WHAT THIS TASK INVOLVES
Both end lines count: copy exactly from the line that contains "Continue the OpenSCAD" to the line that contains "linear_extrude(1.7) plate_shape(display_w, display_h, 0.7);", and only those lines.

ROWS
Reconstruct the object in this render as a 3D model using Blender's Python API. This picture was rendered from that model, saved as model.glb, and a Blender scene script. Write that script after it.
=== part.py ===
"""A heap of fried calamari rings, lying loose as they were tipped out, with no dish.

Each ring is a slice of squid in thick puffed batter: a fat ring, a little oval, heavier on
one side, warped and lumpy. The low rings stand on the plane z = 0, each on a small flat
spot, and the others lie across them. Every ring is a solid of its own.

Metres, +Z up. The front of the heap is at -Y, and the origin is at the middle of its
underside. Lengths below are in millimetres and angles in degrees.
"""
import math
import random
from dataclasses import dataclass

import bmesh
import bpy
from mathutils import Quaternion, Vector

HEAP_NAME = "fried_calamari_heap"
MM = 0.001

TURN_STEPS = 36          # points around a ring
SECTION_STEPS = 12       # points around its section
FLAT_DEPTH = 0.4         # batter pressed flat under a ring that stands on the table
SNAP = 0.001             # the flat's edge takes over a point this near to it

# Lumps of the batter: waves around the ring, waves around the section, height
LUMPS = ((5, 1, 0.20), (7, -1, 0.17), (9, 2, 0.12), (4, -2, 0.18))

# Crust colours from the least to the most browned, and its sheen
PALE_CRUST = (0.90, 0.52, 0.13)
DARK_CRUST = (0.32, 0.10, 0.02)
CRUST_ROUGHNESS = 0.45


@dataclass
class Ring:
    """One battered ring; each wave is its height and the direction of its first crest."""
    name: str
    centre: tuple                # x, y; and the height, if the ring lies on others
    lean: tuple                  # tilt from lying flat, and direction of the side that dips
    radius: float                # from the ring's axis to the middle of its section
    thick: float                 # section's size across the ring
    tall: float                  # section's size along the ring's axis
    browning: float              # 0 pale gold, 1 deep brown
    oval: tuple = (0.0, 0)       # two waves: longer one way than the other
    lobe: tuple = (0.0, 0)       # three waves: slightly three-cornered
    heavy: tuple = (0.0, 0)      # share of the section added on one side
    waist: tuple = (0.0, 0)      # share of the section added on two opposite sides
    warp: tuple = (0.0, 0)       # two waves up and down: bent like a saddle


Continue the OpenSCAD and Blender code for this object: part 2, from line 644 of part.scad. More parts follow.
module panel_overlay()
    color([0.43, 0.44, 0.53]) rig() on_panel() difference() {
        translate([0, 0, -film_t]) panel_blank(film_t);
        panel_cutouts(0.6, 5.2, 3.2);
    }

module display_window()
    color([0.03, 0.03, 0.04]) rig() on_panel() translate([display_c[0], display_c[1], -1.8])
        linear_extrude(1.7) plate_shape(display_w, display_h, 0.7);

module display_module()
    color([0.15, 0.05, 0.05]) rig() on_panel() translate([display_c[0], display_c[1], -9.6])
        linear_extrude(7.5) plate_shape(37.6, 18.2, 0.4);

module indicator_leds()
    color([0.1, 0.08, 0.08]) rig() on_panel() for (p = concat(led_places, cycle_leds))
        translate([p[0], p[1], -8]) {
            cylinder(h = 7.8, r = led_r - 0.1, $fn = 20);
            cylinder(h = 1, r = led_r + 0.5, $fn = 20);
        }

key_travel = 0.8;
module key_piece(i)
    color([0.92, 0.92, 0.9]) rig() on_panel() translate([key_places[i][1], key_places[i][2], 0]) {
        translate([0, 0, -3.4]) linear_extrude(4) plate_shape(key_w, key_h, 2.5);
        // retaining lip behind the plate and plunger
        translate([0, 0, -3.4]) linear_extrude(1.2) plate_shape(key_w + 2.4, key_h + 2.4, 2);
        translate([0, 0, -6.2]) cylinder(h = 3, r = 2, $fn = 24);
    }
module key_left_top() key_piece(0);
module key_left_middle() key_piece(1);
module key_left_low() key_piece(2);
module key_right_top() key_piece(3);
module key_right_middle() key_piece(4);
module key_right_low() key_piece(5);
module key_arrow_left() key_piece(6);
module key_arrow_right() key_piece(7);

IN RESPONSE
Continue the OpenSCAD and Blender code for this object: part 2, from line 644 of part.scad. More parts follow.
module panel_overlay()
    color([0.43, 0.44, 0.53]) rig() on_panel() difference() {
        translate([0, 0, -film_t]) panel_blank(film_t);
        panel_cutouts(0.6, 5.2, 3.2);
    }

module display_window()
    color([0.03, 0.03, 0.04]) rig() on_panel() translate([display_c[0], display_c[1], -1.8])
        linear_extrude(1.7) plate_shape(display_w, display_h, 0.7);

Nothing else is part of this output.